A 300 year old Act of Parliament has been brought into the 21st century with a ruling by the Court of Appeal on how it applies to email communication, in a judgement that sounds a warning bell for companies negotiating contract guarantees.
For the judgement opens the way to email exchanges being used instead of a hard copy signed document for the purposes of the 1677 Act of Parliament known as the Statute of Frauds, which sets out that certain contracts – such as a guarantee or land sale – will only be enforceable if in writing and signed by the person to be bound or by someone on his behalf.
Commercial law expert Jonathan Waters: commented: “Under English law there are very few agreements which actually have to be in writing and signed to be enforceable, although there has to be clear evidence of what was agreed. We have seen a string of cases over the past decade which have established that an email exchange can constitute an ordinary contract and that a typed name at the foot of an email message can be a signature.

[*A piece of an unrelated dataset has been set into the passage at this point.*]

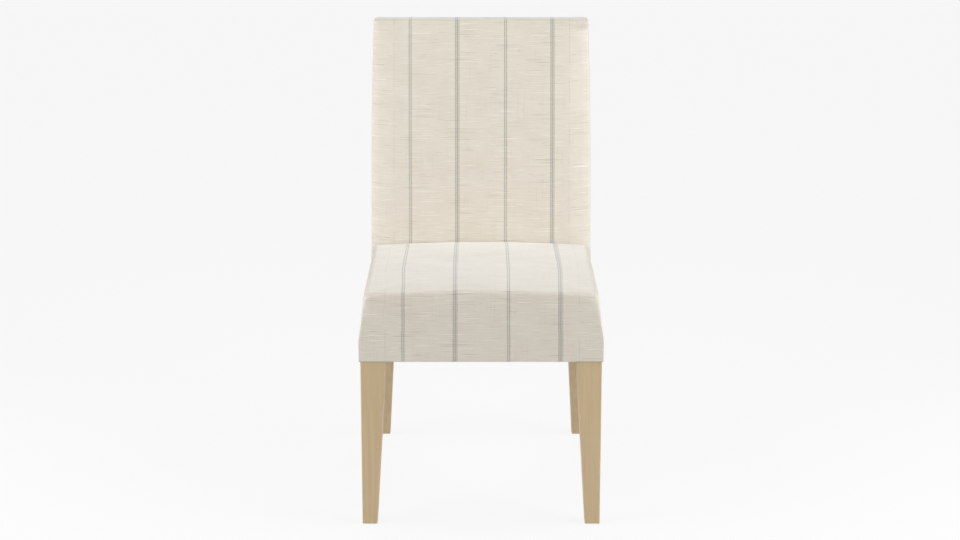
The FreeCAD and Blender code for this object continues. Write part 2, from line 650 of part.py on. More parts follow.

“Now, guarantees and land sale agreements join the 21st century. This case confirms that an email exchange can be treated as a written document for the purposes of the Statute of Fraud.”
In the case – Golden Ocean Group Ltd v Salgoacar Mining Industries – there had been a series of emails negotiating the terms of a long term shipping charter. One of the terms agreed was that the obligations of the charterer would be fully guaranteed by Salgoacar Mining. But the company then tried to avoid liability, by saying that the guarantee had not been contained in a written, signed document.
When the case reached the High Court, the ruling went in favour of email messages, saying that it was ‘highly desirable that the law should give effect to agreements made by a series of e mail messages’ and that the emails which made up the contract were each signed by electronically printed signatures of the people sending them, and that this was enough to constitute a signature for the purposes of the Statute of Frauds.
When the case went to the Court of Appeal, the appeal judges agreed with the ruling, with Lord Tomlinson saying that a guarantee agreement could consist of several documents and that ‘the purpose of the Statute of Frauds was not to ensure that the documentation was economical, it was to ensure that the parties knew exactly what had been promised and to avoid ambiguity.’
Jonathan Waters added: “Both companies and individuals need to recognise that this means they may be held to what they write in emails. When this Act of Parliament was drawn up, a letter had to be written with quill and ink and people would take care over what they said. Nowadays, an email exchange is instantaneous and often informal, so we tend to be less guarded about what we write and less careful about how we express ourselves.
“But this case shows that we cannot hide behind lack of formality. The message is clear: think twice before you press send; if you expect the agreement to be put into a formal contract later you must say so, or use a phrase like ‘subject to contract’.
“It’s also important to avoid starting work on a contract until all the terms have been agreed, otherwise even a guarantee that is not in writing might be enforceable.”